Weapons are conveniently forgotten about; blows are exchanged without having any noticeable effect. This could be forgiven if the fights had any kind of dynamism or intelligence to them, but they don’t. There is never any sense of the flow of the battle, of the tide turning, of the opponents engaging in a dance of death that will leave one of the felled. They are just two dumb foes brutally pummeling one another until the plot dictates that one of them die, at which point one of them dies.

And I can’t even begin to describe the way the visual choices of camera angle and shot composition rob the battles of any sense of meaningful scale for the most part.

So what is there to you, Pacific Rim? Flat, formless, and ultimately underdeveloped characters interacting through dialogue and pacing befitting the story a young child would make up for his parents on a long car ride. Joyless, banal actions scenes that don’t do enough to create a sense of awe, excitement, or even tension beyond the reptilian joy of watching to big things smash into one another as smaller and weaker things fall to pieces.

I suppose in some way this is what you promised, and this is what I got, so I ought not to be too hard on you. Yet I can’t help the fact that I expected more. I expected a refreshing and innovative and riveting experience. I expected the one-of-a-kind wonder that del Toro so often delivers on the screen. I expected the melding of horror and humor so singular to him, not the soulless and ultimately monotonous spectacle you actually delivered.

As I said, expectation can be a terrible drug to come down from, and so to anyone who might still be thinking of courting you, Pacific Rim, all I can say is this – keep those expectations low, or the crash is going to hurt more than the meager rush can justify.

Thinking of what might have been,

Brian J. Roan

11 thoughts on “Dear Pacific Rim,”

  1. Universalmike17 says:

    I expected more from Del Torro…a lot more.

    1. Brian J. Roan says:

      As did I. I’m afraid that’s going to be the reaction of a lot of people going into this.

      1. Universalmike17 says:

        I mean I’ll still watch it to have my own opinion…but the theater I go to sells tickets cheaper before a certain time. At least this way I won’t be too depressed about spending ten bucks on this.

  2. Ric says:

    Dammit man. say it isnt so! You take it back … right … god dammit! (Sigh) I just knew this would happen. It’s just Robot Jox all over again!

    1. Brian J. Roan says:

      Trust me, I’m not happy about this. Real Steel is a better alternative with better characters and action.

      1. Ric says:

        Okay maybe I will watch that instead! (sigh)

  3. adriano says:

    You know what this movie has that so many of them don’t have anymore? A sense of fun. Everything nowadays has to be brooding, dramatic or overly serious. This is the big budget power rangers movie I wanted as a kid. And to be excited, happy and walking out of the theater with a huge smile on my face gave me a sense of joy that I haven’t gotten from a movie in years. That is a sign of a great film to me, and gives me a more memorable experience than something like Terrence Malicks To The Wonder, which I saw beforehand and found to be hollow and made me feel nothing. And this is coming from the guy who holds Tree of Life on par with 2001: A Space Odyssey

    1. Ric says:

      I have to agree whole-heartedly Adriano! Its part of why I loved Star trek Into Darkness so much earlier this year as that film was so funny and poked so much fun at itself along with the serious stuff that it was impossible NOT to like!

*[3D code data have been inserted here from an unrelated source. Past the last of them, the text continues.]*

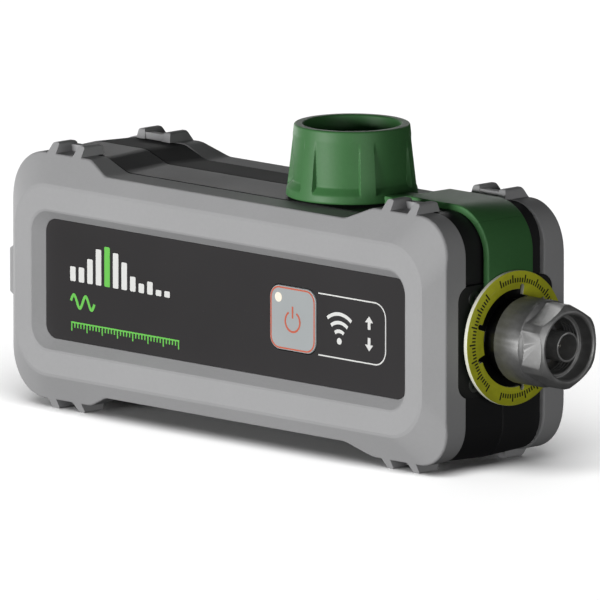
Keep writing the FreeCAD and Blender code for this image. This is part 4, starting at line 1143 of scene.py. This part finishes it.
class ANALYZER_OT_cap(Dressing, bpy.types.Operator):
    """Make the protective cap with its ribs"""
    bl_idname = "analyzer.cap"
    bl_label = "Protective cap"

    def dress(self, scene):
        sizes = scene.analyzer_rubber
        base, rim, bore, floor = sizes.cap_base, sizes.cap_rim, sizes.cap_bore, sizes.cap_floor
        height = cap_high.z - cap_low.z
        centre = Vector((cap_low.x + base, 0, cap_low.z))
        round_base = 0.5 * MM
        round_rim = 0.6 * MM
        round_floor = 1 * MM
        wall_height = height - round_base - round_rim
        steps = 60
        wall = [
            (base + (rim - base) * i / steps, round_base + wall_height * i / steps) for i in range(steps + 1)
        ]
        profile = [
            (0, 0), (base - round_base, 0),
            *arc((base - round_base, round_base), round_base, -90, 0, 4)[1:-1], *wall,
            *arc((rim - round_rim, height - round_rim), round_rim, 8, 90, 5),
            *arc((bore + round_rim, height - round_rim), round_rim, 90, 180, 5),
            (bore, floor + round_floor),
            *arc((bore - round_floor, floor + round_floor), round_floor, 0, -90, 4),
            (0, floor),
        ]
        mesh = lathe("cap_cup", profile, centre, Vector((0, 0, 1)), 360)
        cup = new_piece("cap_cup", mesh, "strap_rubber")
        grow(
            cup, pocket_rule(), Ribs=sizes.rib_count, Rib_width=sizes.rib_degrees, Edge=1.0,
            Floor_radius=sizes.pocket_radius, Start=sizes.pocket_start, Rise=sizes.pocket_rise,
            Base_radius=base, Centre=centre,
        )
        smooth(cup.data, 50)
        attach(cup, "cap")
        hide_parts("protective_cap")


class ANALYZER_OT_stage(Dressing, bpy.types.Operator):
    """Set up the floor, the soft lights and the camera"""
    bl_idname = "analyzer.stage"
    bl_label = "Stage"

    def dress(self, scene):
        self.floor(scene.analyzer_colours)
        self.world(scene)
        pieces = [piece.name for piece in scene.objects if piece.type == "MESH" and piece.name != "floor"]
        port = ["coupling_nut_eased", "outer_contact_eased"]
        bore = ["nut_thread", "nut_gasket"]
        self.light("key", azimuth=-9, elevation=3, size=(0.9, 0.4), power=29)
        self.light("right_fill", azimuth=67, elevation=4, size=(1.2, 0.4), power=7.5)
        self.light("back_sheen", azimuth=-135, elevation=20, size=(1.6, 0.4), power=4.6)
        self.light("left_fill", azimuth=-100, elevation=-2, size=(1.2, 0.5), power=8, only=pieces)
        rear = self.light("rear_fill", azimuth=212, elevation=-4, size=(1.4, 0.4), power=17, only=pieces)
        rear.visible_glossy = False
        self.light(
            "port_light", azimuth=85, elevation=5, size=(1.6, 0.8), power=14, distance=1.6, only=bore + port
        )
        self.light(
            "port_sheen", azimuth=-105, elevation=43, size=(0.8, 0.5), power=16, distance=1.6, only=port
        )
        self.light(
            "floor_ambience", azimuth=0, elevation=90, size=(3.0, 3.0), power=9, distance=1.6, only=["floor"]
        )
        self.floor_sun()
        self.camera(scene)
        scene.view_settings.view_transform = "Standard"

    def floor(self, colours):
        """Pale floor that casts no light, shade or reflection on the pieces."""
        shape = bmesh.new()
        bmesh.ops.create_grid(shape, x_segments=1, y_segments=1, size=6)
        mesh = bpy.data.meshes.new("floor")
        shape.to_mesh(mesh)
        shape.free()
        made = Finish(Roughness=0.75)
        made.material.name = "floor_finish"
        slow = made.noise(300 * MM, 2.0)
        made.set(Base_Color=made.mix(slow, toned(colours.floor, 0.99), colours.floor))
        mesh.materials.append(made.material)
        floor = new_object("floor", mesh)
        floor.visible_diffuse = False
        floor.visible_glossy = False
        floor.visible_shadow = False

    def world(self, scene):
        """Even pale light from all round."""
        scene.world = bpy.data.worlds.new("studio")
        scene.world.use_nodes = True
        background = scene.world.node_tree.nodes["Background"]
        background.inputs["Color"].default_value = (0.95, 0.97, 1.0, 1)
        background.inputs["Strength"].default_value = 0.022

    def lamp(self, name, kind, azimuth, elevation, power, only):
        """Lamp that shines from this direction, on these pieces alone or on everything."""
        data = bpy.data.lights.new(name, kind)
        data.energy = power
        lamp = new_object(name, data)
        lamp.rotation_euler = direction(azimuth, elevation).to_track_quat("Z", "Y").to_euler()
        if only:
            lit = bpy.data.collections.new(name + "_receives")
            for piece in only:
                lit.objects.link(bpy.data.objects[piece])
            lamp.light_linking.receiver_collection = lit
        return lamp

    def light(self, name, azimuth, elevation, size, power, distance=1.8, only=()):
        """Rectangular soft box that faces the case, at an azimuth from -Y towards +X."""
        lamp = self.lamp(name, "AREA", azimuth, elevation, power, only)
        lamp.data.shape = "RECTANGLE"
        lamp.data.size, lamp.data.size_y = size
        lamp.location = Vector((0, 0, axis_z)) + direction(azimuth, elevation) * distance
        return lamp

    def floor_sun(self):
        """Broad even light on the floor, from high in front."""
        lamp = self.lamp("floor_sun", "SUN", azimuth=40, elevation=50, power=3.7, only=["floor"])
        lamp.data.angle = math.radians(50)

    def camera(self, scene):
        """Long lens at a low three-quarter view from the test port's side."""
        frame_width = 160 * MM
        lens_length = 1500
        film_width = 36
        aim_right, aim_down = 3.52 * MM, 0.53 * MM
        back = direction(45.4, 9.96)
        turn = back.to_track_quat("Z", "Y")
        right = turn @ Vector((1, 0, 0))
        up = turn @ Vector((0, 1, 0))
        target = Vector((0, 0, axis_z)) + right * aim_right - up * aim_down
        data = bpy.data.cameras.new("camera")
        data.lens = lens_length
        data.sensor_width = film_width
        data.clip_end = 60
        camera = new_object("camera", data)
        camera.location = target + back * frame_width * lens_length / film_width
        camera.rotation_euler = turn.to_euler()
        scene.camera = camera


class ANALYZER_PT_panel(bpy.types.Panel):
    """Buttons and sizes of the analyzer's looks"""
    bl_idname = "ANALYZER_PT_panel"
    bl_label = "Analyzer"
    bl_space_type = "VIEW_3D"
    bl_region_type = "UI"
    bl_category = "Analyzer"

    def draw(self, context):
        layout = self.layout
        for operator in OPERATORS:
            layout.operator(operator.bl_idname)
        for name in GROUPS:
            group = getattr(context.scene, name)
            for prop in group.bl_rna.properties:
                if prop.identifier not in ("name", "rna_type"):
                    layout.prop(group, prop.identifier)


OPERATORS = (
    ANALYZER_OT_finishes, ANALYZER_OT_metal_edges, ANALYZER_OT_nut_thread, ANALYZER_OT_label_print,
    ANALYZER_OT_button_print, ANALYZER_OT_disc_print, ANALYZER_OT_strap, ANALYZER_OT_cap, ANALYZER_OT_stage,
)
GROUPS = {
    "analyzer_print": AnalyzerPrintSizes,
    "analyzer_rubber": AnalyzerRubberSizes,
    "analyzer_metal": AnalyzerMetalSizes,
    "analyzer_colours": AnalyzerColours,
}


def register():
    """Registers the classes and hangs the property groups on the scene."""
    for kind in (*GROUPS.values(), *OPERATORS, ANALYZER_PT_panel):
        bpy.utils.register_class(kind)
    for name, group in GROUPS.items():
        setattr(bpy.types.Scene, name, PointerProperty(type=group))


def unregister():
    """Takes away what register added."""
    for name in GROUPS:
        delattr(bpy.types.Scene, name)
    for kind in (ANALYZER_PT_panel, *reversed(OPERATORS), *reversed(GROUPS.values())):
        bpy.utils.unregister_class(kind)


def main():
    """Dresses the analyzer."""
    register()
    for operator in OPERATORS:
        group, name = operator.bl_idname.split(".")
        getattr(getattr(bpy.ops, group), name)()


if __name__ == "__main__":
    main()
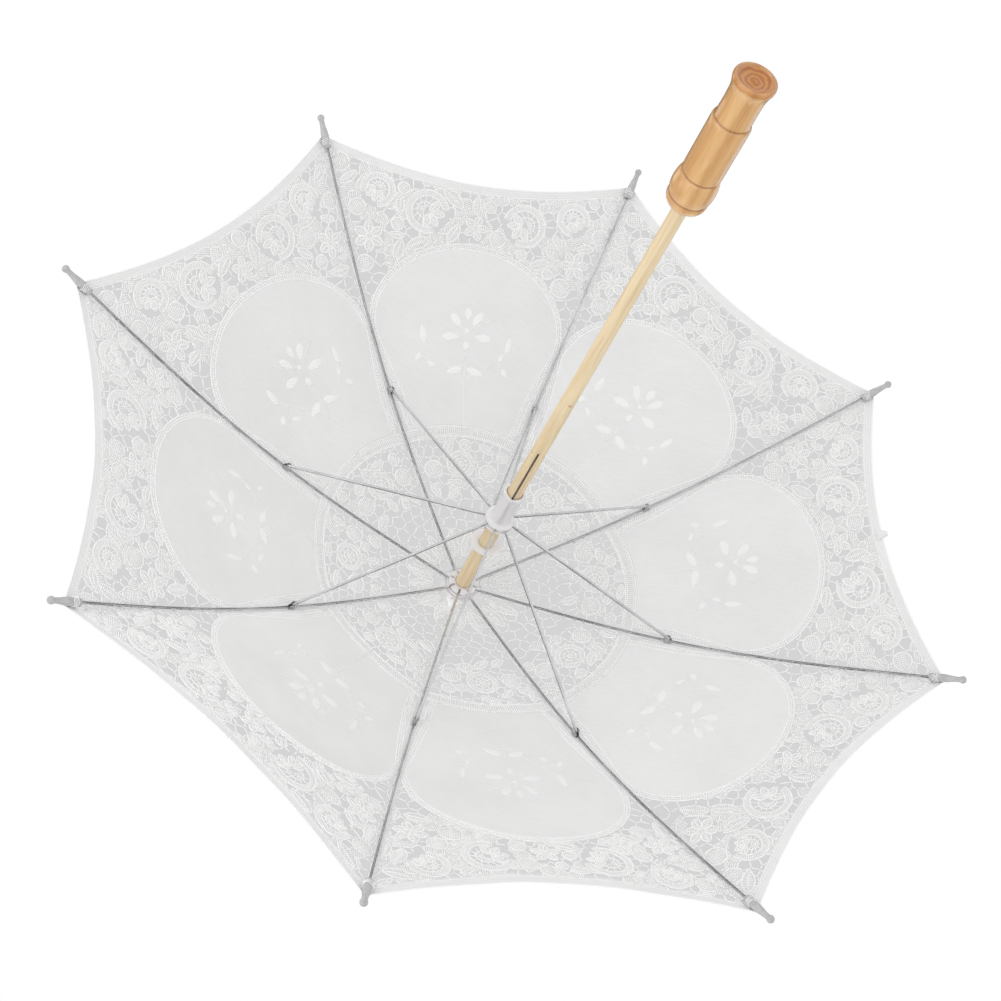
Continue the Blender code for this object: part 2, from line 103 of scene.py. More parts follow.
def smooth(t):
    t = np.clip(t, 0.0, 1.0)
    return t * t * (3 - 2 * t)


# ---------------------------------------------------------------- materials
def wired(tree, kind, inputs=None, **settings):
    """A new node with its inputs linked or set."""
    made = tree.nodes.new(kind)
    for key, value in settings.items():
        setattr(made, key, value)
    for key, value in (inputs or {}).items():
        if isinstance(value, bpy.types.NodeSocket):
            tree.links.new(value, made.inputs[key])
        else:
            made.inputs[key].default_value = value
    return made


class Look:
    """A node material built up step by step on a Principled shader."""

    def __init__(self, name, **sockets):
        self.material = bpy.data.materials.new(name)
        self.material.use_nodes = True
        self.tree = self.material.node_tree
        self.shader = self.tree.nodes["Principled BSDF"]
        for socket, value in sockets.items():
            self.shader.inputs[socket.replace("_", " ")].default_value = value
        self.place = self.tree.nodes.new("ShaderNodeTexCoord").outputs["Object"]
        self.normal = None

    def node(self, kind, inputs=None, **settings):
        return wired(self.tree, kind, inputs, **settings)

    def stretched(self, scale, turn=(0, 0, 0)):
        inputs = {"Vector": self.place, "Scale": scale, "Rotation": turn}
        return self.node("ShaderNodeMapping", inputs).outputs[0]

    def noise(self, scale, detail=4.0, vector=None, distortion=0.0):
        inputs = {"Vector": vector or self.place, "Scale": scale, "Detail": detail, "Distortion": distortion}
        return self.node("ShaderNodeTexNoise", inputs).outputs["Fac"]

    def bands(self, scale, vector, direction="X", distortion=0.0, detail=0.0):
        inputs = {"Vector": vector, "Scale": scale, "Distortion": distortion, "Detail": detail}
        return self.node("ShaderNodeTexWave", inputs, bands_direction=direction).outputs["Fac"]

    def ramp(self, value, stops):
        made = self.node("ShaderNodeValToRGB", {"Fac": value})
        ramp = made.color_ramp
        while len(ramp.elements) < len(stops):
            ramp.elements.new(0.5)
        for element, (at, colour) in zip(ramp.elements, stops):
            element.position = at
            element.color = (*colour, 1)
        return made.outputs["Color"]

    def mixed(self, share, a, b, blend="MIX"):
        made = self.node("ShaderNodeMix", data_type="RGBA", blend_type=blend)
        for index, value in ((0, share), (6, a), (7, b)):
            if isinstance(value, bpy.types.NodeSocket):
                self.tree.links.new(value, made.inputs[index])
            elif isinstance(value, tuple):
                made.inputs[index].default_value = (*value, 1)
            else:
                made.inputs[index].default_value = value
        return made.outputs[2]

    def between(self, value, low, high, start=0.0, end=1.0):
        """Low to high, while value goes from start to end."""
        inputs = {"Value": value, "From Min": start, "From Max": end, "To Min": low, "To Max": high}
        return self.node("ShaderNodeMapRange", inputs).outputs[0]

    def sums(self, operation, *values):
        return self.node("ShaderNodeMath", dict(enumerate(values)), operation=operation).outputs[0]

    def height(self):
        return self.node("ShaderNodeSeparateXYZ", {0: self.place}).outputs["Z"]

    def colour(self, socket):
        self.tree.links.new(socket, self.shader.inputs["Base Color"])

    def stained(self, value, *stops):
        """The base colour from a ramp over value."""
        self.colour(self.ramp(value, stops))

    def rough(self, value, low, high):
        self.tree.links.new(self.between(value, low, high), self.shader.inputs["Roughness"])

    def bump(self, height, strength, distance):
        inputs = {"Height": height, "Strength": strength, "Distance": distance}
        if self.normal is not None:
            inputs["Normal"] = self.normal
        self.normal = self.node("ShaderNodeBump", inputs).outputs[0]
        self.tree.links.new(self.normal, self.shader.inputs["Normal"])


# Where the wood's colour changes, and where the handle gets painted shade
NODE_MARK_Z = NOTCH_Z - 273 * MM  # a few brown marks round the shaft, where the wood had a node
NODE_MARK_HALF = 2.2 * MM
HANDLE_SPAN = (NOTCH_Z - 499 * MM, NOTCH_Z - 617 * MM)
# the painted shade rings in the handle's grooves
GROOVE_SHADE_RINGS = ((0.073, 0.009), (0.2565, 0.009), (0.69, 0.011))  # middle and half width, shares of the span
END_FACE_RIM = (11.2 * MM, 12.2 * MM)  # the end face's rings fade out between these radii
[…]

      Seven Psychopaths was #1 for 2012 with me for just this very reason!

  4. Ilker Yücel says:

    I enjoyed this movie greatly.
    Yes, the characterization was simple and cookie-cutter, full of cliches and underdeveloped (and rather underplayed… or overplayed in the case of the two dopey scientists) archetypes of the quintessential “blood of heroes” gladiator style protagonists. Yes, the story was somewhat banal and just a little underdeveloped in some of the ideas that are thrown into the mix and then left to linger by the wayside…
    But let’s face it… this movie delivered on what it promised and I think the only reason people expected more was because it came from Guillermo del Toro. You have to remember that he is at heart a teenage geek who grew up loving Kaiju movies, Weird Tales, and probably saw every episode of The Twilight Zone five or six times before he was 20. He’s proven himself as a master of craft and storytelling… but in the end, he’s a big geek. This is the guy who gave us the Hellboy movies – hardly the pinnacle of intelligent storytelling or directorial genius.
    When you get right down to it, Pacific Rim is del Toro simply saying, “Hey, I love kaiju movies, and I love anime, and so I’m gonna make one.” And unlike the Wachowski bros. whose pseudo-intellectual quasi-philosophical bullshit-fest that is the Matrix trilogy (it’s no secret I don’t even like the first one) basically attempted to pass itself off as “real” films where the spectacle was pretending to serve the story but in the end overtook it… Pacific Rim makes no bones about it. The spectacle is what it’s all about, and so the story is just serviceable, just enough to justify and motivate the action and the effects.
    I get it – you want more from the story and the characters. We all do, and it would be nice if we could get a film that has both. But in the same way that Ric enjoys Avatar and Battleship, where the stories are so mundane and banal but reveling in the grandeur of its set pieces, so too does Pacific Rim offer up (as Ric and Adriano pointed out) that sense of pure fun.
    I also get that del Toro, having given us such gems as Pan’s Labyrinth and The Devil’s Backbone, is capable of delivering that sort of film that can offer up the story as well as the spectacle without the quality of either being sacrificed. He could have given us a brilliant piece of cinema that would’ve changed the rules and upped the ante… but I think within the first minute of the film, it’s clear that it wasn’t the intention. From the moment you see the glossary explanations of the terms “kaiju” and “jaeger,” it’s a clear nod to the conventions of anime, a clear statement of what the film you’re about to see is going to offer you. Sit back, dial your brain back just a little, grab your popcorn, and enjoy.

    1. Ric says:

      I will as always keep this in mind when I finally do see the film.